→ **EXERCISE DETAILS**
Copy the records below exactly as they are written.

%%

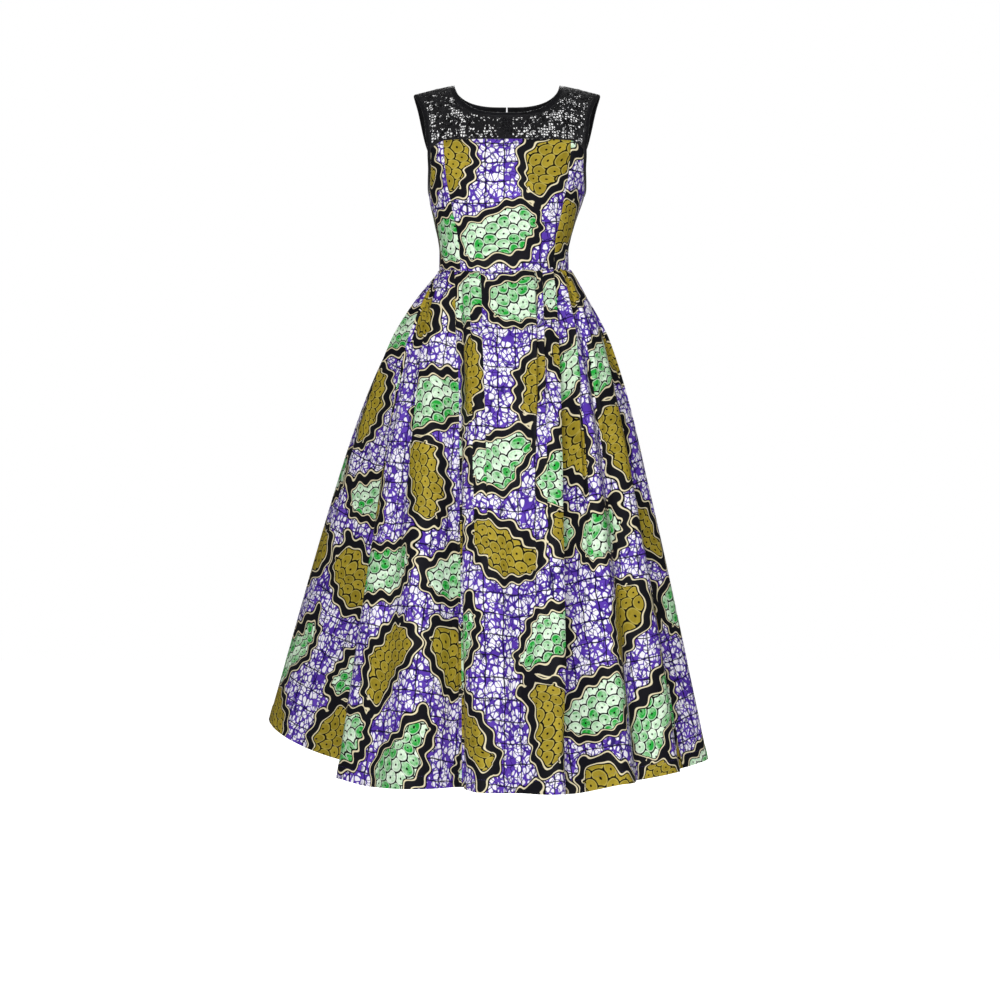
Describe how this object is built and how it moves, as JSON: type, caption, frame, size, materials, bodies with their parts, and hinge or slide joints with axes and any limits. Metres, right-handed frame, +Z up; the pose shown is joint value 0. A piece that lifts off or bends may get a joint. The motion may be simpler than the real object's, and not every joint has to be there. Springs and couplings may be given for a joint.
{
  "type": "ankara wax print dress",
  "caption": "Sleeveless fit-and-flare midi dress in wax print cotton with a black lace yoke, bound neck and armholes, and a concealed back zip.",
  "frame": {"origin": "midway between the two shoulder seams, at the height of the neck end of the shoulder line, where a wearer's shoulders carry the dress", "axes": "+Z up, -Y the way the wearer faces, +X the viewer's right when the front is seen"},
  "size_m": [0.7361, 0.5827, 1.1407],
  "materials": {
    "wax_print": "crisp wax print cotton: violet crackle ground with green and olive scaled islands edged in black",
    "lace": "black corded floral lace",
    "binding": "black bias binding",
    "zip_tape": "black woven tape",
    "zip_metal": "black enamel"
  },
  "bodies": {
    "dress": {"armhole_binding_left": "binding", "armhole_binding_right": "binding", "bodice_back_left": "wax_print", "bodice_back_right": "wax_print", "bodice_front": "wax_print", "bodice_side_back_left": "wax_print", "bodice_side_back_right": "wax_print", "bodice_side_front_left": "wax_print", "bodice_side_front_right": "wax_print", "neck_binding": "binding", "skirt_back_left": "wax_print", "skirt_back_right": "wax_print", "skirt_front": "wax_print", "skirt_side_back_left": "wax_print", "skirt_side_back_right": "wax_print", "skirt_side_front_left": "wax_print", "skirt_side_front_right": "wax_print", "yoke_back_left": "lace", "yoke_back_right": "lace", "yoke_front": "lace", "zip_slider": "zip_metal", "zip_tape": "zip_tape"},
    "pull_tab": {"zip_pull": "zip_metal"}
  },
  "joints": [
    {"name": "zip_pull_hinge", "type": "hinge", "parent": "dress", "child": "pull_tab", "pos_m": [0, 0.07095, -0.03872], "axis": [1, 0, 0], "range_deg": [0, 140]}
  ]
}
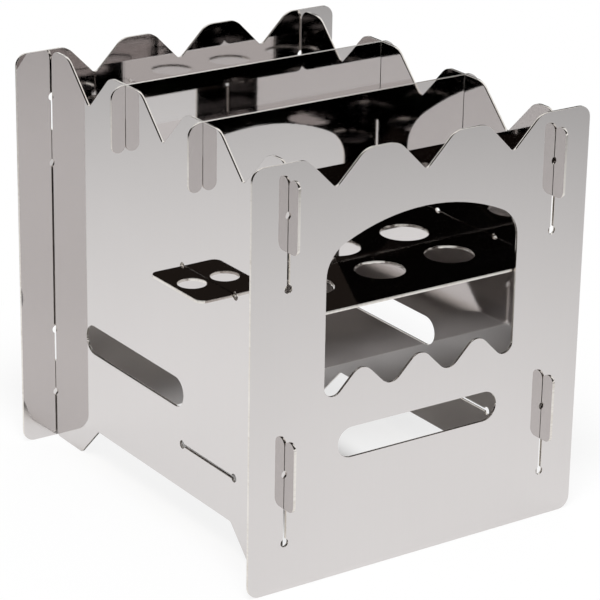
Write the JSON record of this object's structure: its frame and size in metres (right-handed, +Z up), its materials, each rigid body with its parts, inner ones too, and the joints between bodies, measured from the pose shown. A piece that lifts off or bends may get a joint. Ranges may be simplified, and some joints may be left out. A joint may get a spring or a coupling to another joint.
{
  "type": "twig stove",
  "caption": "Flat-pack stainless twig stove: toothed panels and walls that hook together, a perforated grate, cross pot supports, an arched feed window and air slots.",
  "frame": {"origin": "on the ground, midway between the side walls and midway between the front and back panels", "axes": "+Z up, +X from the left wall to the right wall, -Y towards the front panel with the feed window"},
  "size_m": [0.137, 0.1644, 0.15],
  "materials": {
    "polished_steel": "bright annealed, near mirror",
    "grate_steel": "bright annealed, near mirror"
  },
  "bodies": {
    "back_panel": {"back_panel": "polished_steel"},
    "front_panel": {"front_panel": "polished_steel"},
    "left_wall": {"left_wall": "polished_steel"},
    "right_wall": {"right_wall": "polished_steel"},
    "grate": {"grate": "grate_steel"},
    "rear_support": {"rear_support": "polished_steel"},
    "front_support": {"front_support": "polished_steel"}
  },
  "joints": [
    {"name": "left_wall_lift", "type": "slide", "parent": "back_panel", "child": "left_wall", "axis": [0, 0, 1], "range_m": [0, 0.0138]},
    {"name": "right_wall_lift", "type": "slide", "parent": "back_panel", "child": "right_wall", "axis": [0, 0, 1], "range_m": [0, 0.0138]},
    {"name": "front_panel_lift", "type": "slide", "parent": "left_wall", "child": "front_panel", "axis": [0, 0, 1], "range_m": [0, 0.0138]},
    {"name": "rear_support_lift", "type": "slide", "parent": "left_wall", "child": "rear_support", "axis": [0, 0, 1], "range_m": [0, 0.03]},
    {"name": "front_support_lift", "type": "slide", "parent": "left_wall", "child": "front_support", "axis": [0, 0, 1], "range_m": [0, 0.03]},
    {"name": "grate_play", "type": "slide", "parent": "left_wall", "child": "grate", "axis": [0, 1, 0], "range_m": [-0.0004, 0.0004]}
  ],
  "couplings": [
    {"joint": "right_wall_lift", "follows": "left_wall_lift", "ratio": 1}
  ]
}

%%

→ **THE REPLY**
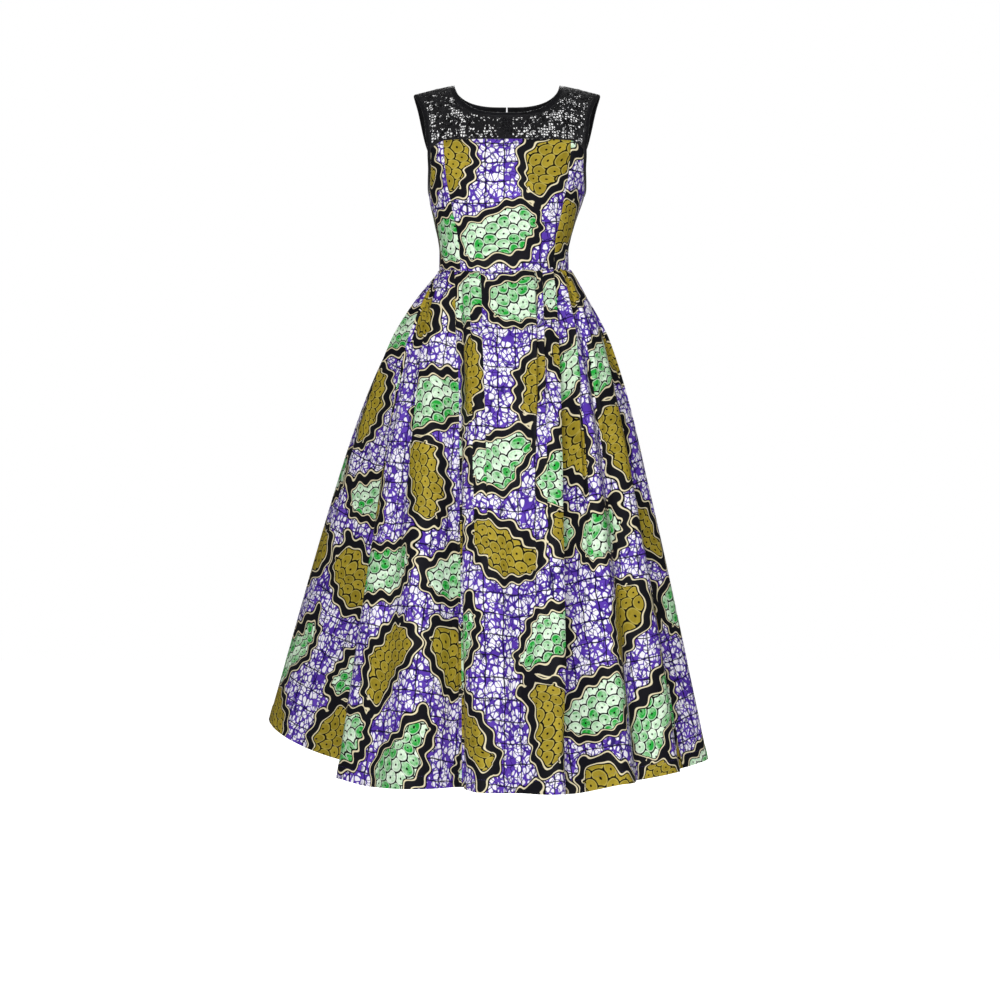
Describe how this object is built and how it moves, as JSON: type, caption, frame, size, materials, bodies with their parts, and hinge or slide joints with axes and any limits. Metres, right-handed frame, +Z up; the pose shown is joint value 0. A piece that lifts off or bends may get a joint. The motion may be simpler than the real object's, and not every joint has to be there. Springs and couplings may be given for a joint.
{
  "type": "ankara wax print dress",
  "caption": "Sleeveless fit-and-flare midi dress in wax print cotton with a black lace yoke, bound neck and armholes, and a concealed back zip.",
  "frame": {"origin": "midway between the two shoulder seams, at the height of the neck end of the shoulder line, where a wearer's shoulders carry the dress", "axes": "+Z up, -Y the way the wearer faces, +X the viewer's right when the front is seen"},
  "size_m": [0.7361, 0.5827, 1.1407],
  "materials": {
    "wax_print": "crisp wax print cotton: violet crackle ground with green and olive scaled islands edged in black",
    "lace": "black corded floral lace",
    "binding": "black bias binding",
    "zip_tape": "black woven tape",
    "zip_metal": "black enamel"
  },
  "bodies": {
    "dress": {"armhole_binding_left": "binding", "armhole_binding_right": "binding", "bodice_back_left": "wax_print", "bodice_back_right": "wax_print", "bodice_front": "wax_print", "bodice_side_back_left": "wax_print", "bodice_side_back_right": "wax_print", "bodice_side_front_left": "wax_print", "bodice_side_front_right": "wax_print", "neck_binding": "binding", "skirt_back_left": "wax_print", "skirt_back_right": "wax_print", "skirt_front": "wax_print", "skirt_side_back_left": "wax_print", "skirt_side_back_right": "wax_print", "skirt_side_front_left": "wax_print", "skirt_side_front_right": "wax_print", "yoke_back_left": "lace", "yoke_back_right": "lace", "yoke_front": "lace", "zip_slider": "zip_metal", "zip_tape": "zip_tape"},
    "pull_tab": {"zip_pull": "zip_metal"}
  },
  "joints": [
    {"name": "zip_pull_hinge", "type": "hinge", "parent": "dress", "child": "pull_tab", "pos_m": [0, 0.07095, -0.03872], "axis": [1, 0, 0], "range_deg": [0, 140]}
  ]
}
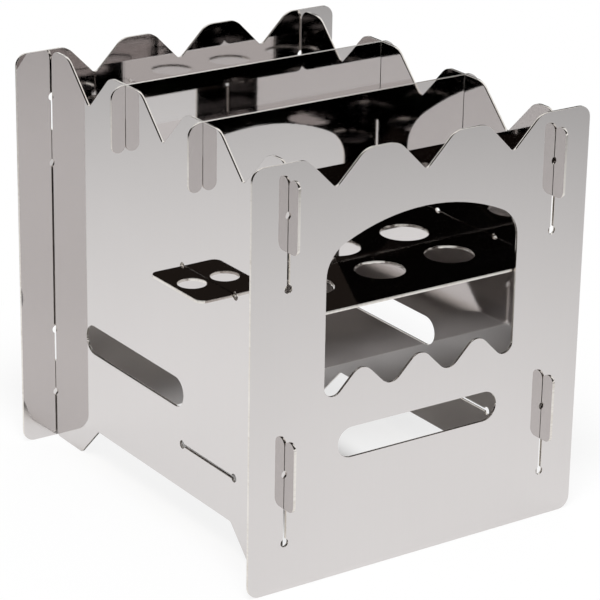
Write the JSON record of this object's structure: its frame and size in metres (right-handed, +Z up), its materials, each rigid body with its parts, inner ones too, and the joints between bodies, measured from the pose shown. A piece that lifts off or bends may get a joint. Ranges may be simplified, and some joints may be left out. A joint may get a spring or a coupling to another joint.
{
  "type": "twig stove",
  "caption": "Flat-pack stainless twig stove: toothed panels and walls that hook together, a perforated grate, cross pot supports, an arched feed window and air slots.",
  "frame": {"origin": "on the ground, midway between the side walls and midway between the front and back panels", "axes": "+Z up, +X from the left wall to the right wall, -Y towards the front panel with the feed window"},
  "size_m": [0.137, 0.1644, 0.15],
  "materials": {
    "polished_steel": "bright annealed, near mirror",
    "grate_steel": "bright annealed, near mirror"
  },
  "bodies": {
    "back_panel": {"back_panel": "polished_steel"},
    "front_panel": {"front_panel": "polished_steel"},
    "left_wall": {"left_wall": "polished_steel"},
    "right_wall": {"right_wall": "polished_steel"},
    "grate": {"grate": "grate_steel"},
    "rear_support": {"rear_support": "polished_steel"},
    "front_support": {"front_support": "polished_steel"}
  },
  "joints": [
    {"name": "left_wall_lift", "type": "slide", "parent": "back_panel", "child": "left_wall", "axis": [0, 0, 1], "range_m": [0, 0.0138]},
    {"name": "right_wall_lift", "type": "slide", "parent": "back_panel", "child": "right_wall", "axis": [0, 0, 1], "range_m": [0, 0.0138]},
    {"name": "front_panel_lift", "type": "slide", "parent": "left_wall", "child": "front_panel", "axis": [0, 0, 1], "range_m": [0, 0.0138]},
    {"name": "rear_support_lift", "type": "slide", "parent": "left_wall", "child": "rear_support", "axis": [0, 0, 1], "range_m": [0, 0.03]},
    {"name": "front_support_lift", "type": "slide", "parent": "left_wall", "child": "front_support", "axis": [0, 0, 1], "range_m": [0, 0.03]},
    {"name": "grate_play", "type": "slide", "parent": "left_wall", "child": "grate", "axis": [0, 1, 0], "range_m": [-0.0004, 0.0004]}
  ],
  "couplings": [
    {"joint": "right_wall_lift", "follows": "left_wall_lift", "ratio": 1}
  ]
}